Qu'en est-il de la participation algérienne ? Pour la partie algérienne, il y aura plusieurs productions. Je citerai, entre autres, le film Fatma n'Soumeur de Belkacem Hadjadj, Madame courage de Merzak Allouache et Maintenant, ils peuvent venir de Salem Brahimi. L'ouverture sera assurée par Belkacem Hadjadj à la faveur de cette idée de combat d'un personnage en quête de la liberté et la lutte contre la colonisation. Les autres seront en compétition dans les diverses sections du festival.
Comment le Fifog a évolué dans le temps. Je présume qu'il y a une histoire d'amour entre vous et ce festival que vous portez, d'année en année, toujours plus haut ? Je dirige ce festival, secondé par un autre compatriote Sofiane Bouchaïb, depuis 11 ans. Le Fifog est avant tout un fruit de la passion et du désir de corriger les préjugés. Il s'agit aussi de repousser les frontières de l'ignorance et de la démagogie. La manifestation est conçue comme une fenêtre sur l'Orient pour les festivaliers et une vitrine d'exposition pour les cinéastes. Au début, on nous considérait comme une énième manifestation qui célébrerait les morts des intellectuels avec du couscous royal. Très vite, le festival s'est imposé comme un carrefour de professionnels du 7e art et où l'on montre un cinéma de qualité et innovant. Et on a réussi à évoluer les regards des spectateurs sur les pays du Machrek et du Maghreb. Après, il y a un intérêt grandissant des médias qui s'intéressent davantage au Fifog pour répercuter la juste information au bénéfice de cet art noble. Du coup, on a réussi à imposer un regard artistique au Fifog qui a très bien évolué comme vous le savez tous. Finalement, on n'est pas là pour monter une vision fantasmagorique de ces pays et encore moins un regard idéologique de certains pays. Entre ces deux visions, on a emprunté la voie du réalisme. Quelles sont vos attentes pour cette 11e édition ? Sincèrement, nous avons espéré avoir plus de de films algériens. Mais peu de productions nous sont parvenues. Après, la coopération avec les institutions est très faible parce qu'il y a une lenteur et une bureaucratie ambiante qui font que nous avons du mal à accéder à la production algérienne. Fort heureusement, le Fifog compte sur le travail de terrain et canalise de jeunes cinéastes et réalisateurs qui font eux-mêmes la promotion de leurs films. C'est sur ce terrain d'originalité que nous pêchons.
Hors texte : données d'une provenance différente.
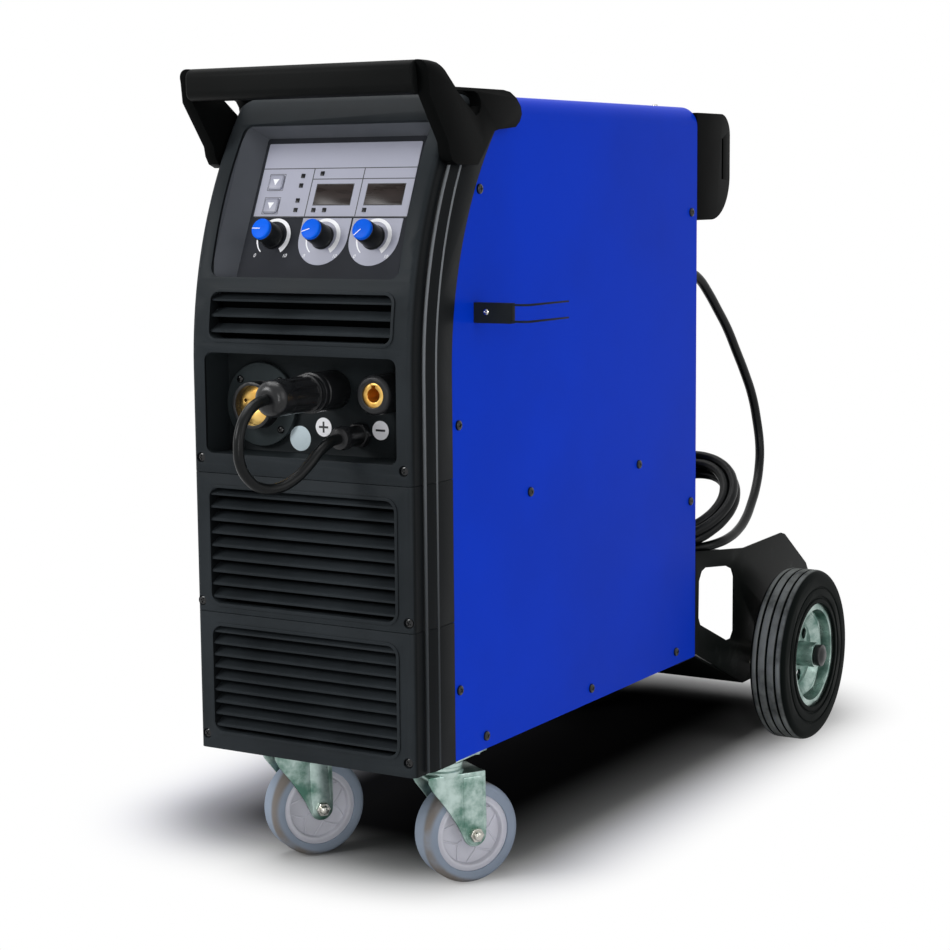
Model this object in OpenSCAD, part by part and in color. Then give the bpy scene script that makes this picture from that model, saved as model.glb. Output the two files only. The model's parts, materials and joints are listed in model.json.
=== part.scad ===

Est-ce que vous avez essayé de trouver des palliatifs avec des Festivals de cinéma en Algérie pour combler cette lacune ? On a eu beaucoup d'initiatives, notamment avec le Festival du film amazigh en Algérie. On a eu des collaborations. On est parti avec un groupe de professionnels suisses et on a fait des ateliers de formation. Aussi, en février passé, avec les journées cinématographiques d'Alger (JCA), dirigées par Salim Aggar, on a monté un programme spécial de films hélvético-oriental. C'était une occasion pour nous d'aller à la rencontre de jeunes qui ne bénéficient pas de soutiens étatiques. F. B.